Le palais qu'Erdoğan (à gauche) s'est fait construire à Ankara. |
En résumé, M. Erdoğan est un dictateur aux idées étranges dont les ambitions ne connaissent aucune limite ni contrainte. L'invasion de la Syrie aura comme résultat le plus probable une tragédie pour la Syrie et pour toute la région.
Le reste du monde ne pourra empêcher une telle catastrophe qu'en mettant fin à son indulgence scandaleuse envers M. Erdoğan. Donald Trump n'est que le dernier dirigeant politique en date à avoir succombé aux charmes mystérieux d'Erdoğan – George W. Bush, Barack Obama et Angela Merkel, entre autres, l'ont été avant lui.

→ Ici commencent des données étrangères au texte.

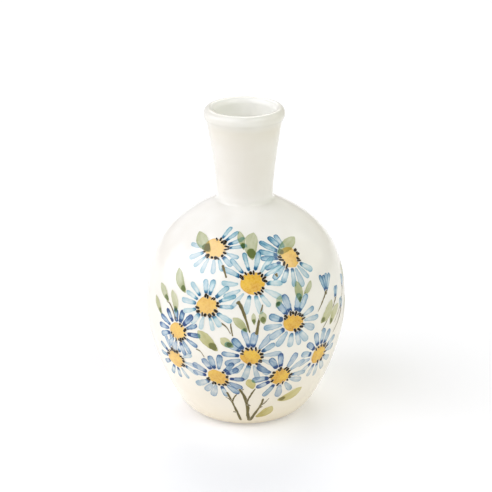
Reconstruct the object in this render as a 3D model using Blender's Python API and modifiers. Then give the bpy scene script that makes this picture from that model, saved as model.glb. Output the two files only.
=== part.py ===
"""Sake bottle (tokkuri): a squat ovoid belly, a flared neck with a rolled lip, and a turned foot ring.

The three clay sections are shaped apart and luted together, so each is its own solid. Units are metres, +Z is
up, and the origin is the middle of the circle that the foot ring stands on.
"""

import math

import bpy

# Overall
HEIGHT = 0.140
JOINT_GAP = 0.0003
SEGMENTS = 64
MERGE_DISTANCE = 0.00001

# Belly. A handle is the middle of a curve's pull, in radius and height.
BELLY_RADIUS = 0.04425
BELLY_WIDEST = 0.049
BELLY_WALL = 0.004
SHOULDER = (0.0132, 0.0986)
SHOULDER_HANDLE = (0.0343, 0.0876)
UPPER_BELLY_HANDLE = 0.0785
LOWER_BELLY_HANDLE = 0.032
HEEL_HANDLE = (0.0314, 0.0027)
HEEL = (0.0243, 0.0009)
HEEL_EDGE = (0.0241, 0.0007)
SEAT_RADIUS = 0.0128
SEAT_HEIGHT = 0.0988
UNDERSIDE_HEIGHT = 0.0040
UNDERSIDE_DOME = 0.0005

# Inside of the belly
FLOOR = (0.018, 0.008)
FLOOR_HANDLE = (0.030, 0.0086)
FLOOR_DISH = ((0.0, 0.0076), (0.010, 0.0078))
INNER_LOWER_HANDLE = 0.030
INNER_UPPER_HANDLE = 0.0755
INNER_SHOULDER_HANDLE = (0.032, 0.0835)
INNER_SHOULDER = (0.0112, 0.0945)
INNER_THROAT = (0.0096, 0.0954)
INNER_BORE = (0.0089, 0.0966)

# Neck
NECK_BORE = (0.0087, 0.108)
NECK_BORE_HANDLES = ((0.0094, 0.122), (0.0128, 0.131))
NECK_WAIST = (0.0123, 0.1015)
NECK_HANDLES = ((0.01475, 0.1235), (0.01275, 0.112))
NECK_FILLET = ((0.01235, 0.1005), (0.0125, 0.0999), (SEAT_RADIUS, 0.0995))
FLARE = (0.01575, 0.1305)
FLARE_HANDLES = ((0.01625, 0.1343), (0.01595, 0.133))

# Lip, an oval rim. Angles are in degrees from straight outwards.
LIP_CENTRE = (0.0154, 0.1371)
LIP_HALF_WIDTH = 0.00225
LIP_HALF_HEIGHT = HEIGHT - LIP_CENTRE[1]
LIP_OUTER_ANGLES = (90, 65, 40, 15, -10, -32)
LIP_INNER_ANGLES = (180, 155, 135, 112)
LIP_UNDER_ANGLE = -54
LIP_THROAT_ANGLE = 182

# Foot ring
FOOT_OUTER_RADIUS = 0.0236
FOOT_INNER_RADIUS = 0.0194
FOOT_CHAMFER = 0.0006

GLAZE_COLOUR = (0.84, 0.80, 0.71, 1.0)
GLAZE_ROUGHNESS = 0.14
CLAY_COLOUR = (0.84, 0.76, 0.62, 1.0)
CLAY_ROUGHNESS = 0.75


def arc(start, leave, arrive, end, count):
    """Points on a cubic Bezier from start to end, without its last point. Each point is (radius, height)."""
    points = []
    for i in range(count):
        t = i / count
        weights = ((1 - t) ** 3, 3 * (1 - t) ** 2 * t, 3 * (1 - t) * t * t, t ** 3)
        corners = (start, leave, arrive, end)
        radius = sum(w * c[0] for w, c in zip(weights, corners))
        height = sum(w * c[1] for w, c in zip(weights, corners))
        points.append((radius, height))
    return points


def lip_point(angle):
    """A point on the lip's oval section, at this angle."""
    a = math.radians(angle)
    return (LIP_CENTRE[0] + LIP_HALF_WIDTH * math.cos(a), LIP_CENTRE[1] + LIP_HALF_HEIGHT * math.sin(a))


def body_profile():
    """From the middle of the inner floor, up the inside, over the neck's seat and down the outside."""
    inner = BELLY_RADIUS - BELLY_WALL
    inner_widest = (inner, BELLY_WIDEST)
    widest = (BELLY_RADIUS, BELLY_WIDEST)
    socket = FOOT_OUTER_RADIUS + JOINT_GAP
    points = list(FLOOR_DISH)
    points += arc(FLOOR, FLOOR_HANDLE, (inner, INNER_LOWER_HANDLE), inner_widest, 9)
    points += arc(inner_widest, (inner, INNER_UPPER_HANDLE), INNER_SHOULDER_HANDLE, INNER_SHOULDER, 9)
    points += [INNER_SHOULDER, INNER_THROAT, INNER_BORE, (INNER_BORE[0], SEAT_HEIGHT)]
    points += [(SEAT_RADIUS, SEAT_HEIGHT)]
    points += arc(SHOULDER, SHOULDER_HANDLE, (BELLY_RADIUS, UPPER_BELLY_HANDLE), widest, 13)
    points += arc(widest, (BELLY_RADIUS, LOWER_BELLY_HANDLE), HEEL_HANDLE, HEEL, 13)
    points += [HEEL, HEEL_EDGE, (socket, HEEL_EDGE[1]), (socket, UNDERSIDE_HEIGHT)]
    points += [(0.0, UNDERSIDE_HEIGHT + UNDERSIDE_DOME)]
    return points


def neck_profile():
    """A closed loop: down the outside from the lip, across the base, and up the bore."""
    base = SEAT_HEIGHT + JOINT_GAP
    points = [lip_point(angle) for angle in LIP_OUTER_ANGLES]
    points += arc(lip_point(LIP_UNDER_ANGLE), *FLARE_HANDLES, FLARE, 4)
    points += arc(FLARE, *NECK_HANDLES, NECK_WAIST, 6)
    points += [NECK_WAIST, *NECK_FILLET, (SEAT_RADIUS, base)]
    points += [(NECK_BORE[0], base)]
    points += arc(NECK_BORE, *NECK_BORE_HANDLES, lip_point(LIP_THROAT_ANGLE), 7)
    points += [lip_point(angle) for angle in LIP_INNER_ANGLES]
    return points


def foot_profile():
    """A closed loop: down the outside of the ring, across the standing face, and up the inside."""
    top = UNDERSIDE_HEIGHT - JOINT_GAP
    return [
        (FOOT_OUTER_RADIUS, top),
        (FOOT_OUTER_RADIUS, FOOT_CHAMFER),
        (FOOT_OUTER_RADIUS - FOOT_CHAMFER, 0.0),
        (FOOT_INNER_RADIUS + FOOT_CHAMFER, 0.0),
        (FOOT_INNER_RADIUS, FOOT_CHAMFER),
        (FOOT_INNER_RADIUS, top),
    ]


def make_material(name, colour, roughness):
    material = bpy.data.materials.new(name)
    material.use_nodes = True
    shader = material.node_tree.nodes["Principled BSDF"]
    shader.inputs["Base Color"].default_value = colour
    shader.inputs["Roughness"].default_value = roughness
    shader.inputs["Metallic"].default_value = 0.0
    material.diffuse_color = colour
    return material


def turn(name, profile, closed, material, collection):
    """Spin a profile of (radius, height) points once round the Z axis."""
    count = len(profile)
    edges = [(i, i + 1) for i in range(count - 1)]
    if closed:
        edges.append((count - 1, 0))
    mesh = bpy.data.meshes.new(name)
    mesh.from_pydata([(radius, 0.0, height) for radius, height in profile], edges, [])
    mesh.materials.append(material)
    part = bpy.data.objects.new(name, mesh)
    collection.objects.link(part)
    screw = part.modifiers.new("Turn", "SCREW")
    screw.axis = "Z"
    screw.angle = math.tau
    screw.steps = SEGMENTS
    screw.render_steps = SEGMENTS
    screw.use_merge_vertices = True
    screw.merge_threshold = MERGE_DISTANCE
    screw.use_smooth_shade = True
    return part


for old in list(bpy.data.objects):
    bpy.data.objects.remove(old, do_unlink=True)

bottle = bpy.data.collections.new("sake_bottle")
bpy.context.scene.collection.children.link(bottle)

glazed_body = make_material("ivory_glaze_body", GLAZE_COLOUR, GLAZE_ROUGHNESS)
glazed_neck = make_material("ivory_glaze_neck", GLAZE_COLOUR, GLAZE_ROUGHNESS)
bare_clay = make_material("bare_clay", CLAY_COLOUR, CLAY_ROUGHNESS)

turn("body", body_profile(), False, glazed_body, bottle)
turn("neck", neck_profile(), True, glazed_neck, bottle)
turn("foot_ring", foot_profile(), True, bare_clay, bottle)
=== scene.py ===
"""The looks of the sake bottle: glazed clay, a bare foot, and a hand-painted spray of blue daisies.

Lengths inside this script are millimetres, and MM turns them into the scene's metres. A place on the bottle's
skin is an azimuth in degrees, 0 at the front (-Y) and growing towards +X, and a height. The painting is laid
out that way and then drawn stroke by stroke, each stroke a thin closed film of enamel that lies on the glaze.
"""

import math
import random

import bpy
import numpy as np
from mathutils import Matrix, Vector


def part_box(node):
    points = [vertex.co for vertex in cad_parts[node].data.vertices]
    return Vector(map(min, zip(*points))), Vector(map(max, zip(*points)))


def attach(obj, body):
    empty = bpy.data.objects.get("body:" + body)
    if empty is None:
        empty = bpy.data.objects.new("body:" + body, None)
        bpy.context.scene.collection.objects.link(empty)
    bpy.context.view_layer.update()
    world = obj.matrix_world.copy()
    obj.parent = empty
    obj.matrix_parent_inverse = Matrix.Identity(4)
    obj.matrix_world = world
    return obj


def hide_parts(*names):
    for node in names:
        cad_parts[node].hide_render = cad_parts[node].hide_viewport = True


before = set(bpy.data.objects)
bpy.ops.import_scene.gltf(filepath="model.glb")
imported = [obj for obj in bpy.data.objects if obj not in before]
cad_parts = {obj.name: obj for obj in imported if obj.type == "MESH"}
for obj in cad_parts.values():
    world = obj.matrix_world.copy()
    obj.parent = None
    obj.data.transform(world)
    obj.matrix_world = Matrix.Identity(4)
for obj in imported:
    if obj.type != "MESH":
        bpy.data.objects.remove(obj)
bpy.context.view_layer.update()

MM = 0.001

# ---- sizes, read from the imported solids

_, body_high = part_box("body")
neck_low, neck_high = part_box("neck")
_, foot_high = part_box("foot_ring")

# where the belly is widest, as a share of its height
WIDEST_SHARE = 0.495

BELLY = body_high.x / MM
WIDEST = WIDEST_SHARE * body_high.z / MM
JOINT = 0.5 * (body_high.z + neck_low.z) / MM
TOP = neck_high.z / MM
LIP = neck_high.x / MM
FOOT = foot_high.x / MM
FOOT_TOP = foot_high.z / MM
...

Ce sont des sanctions et non des récompenses que mérite M. Erdoğan pour son comportement inqualifiable. En tant que principal pays membre de l'OTAN, les États-Unis devraient relever le niveau d'exigence et non l'abaisser.
L'opinion américaine unanime sur le caractère inacceptable de l'invasion turque, constitue un premier pas encourageant qui permet d'envisager une attitude commune des Américains avec d'autres en vue de contenir les agissements du président turc et d'aider son pays à ne pas devenir un autre Venezuela. Si toutefois des actions musclées ne sont pas prises rapidement, en commençant par le fait pour le leader américain de mettre fin à l'occupation turque du nord de la Syrie, il sera trop tard pour empêcher la Turquie de se muer en foyer de troubles majeur au niveau international.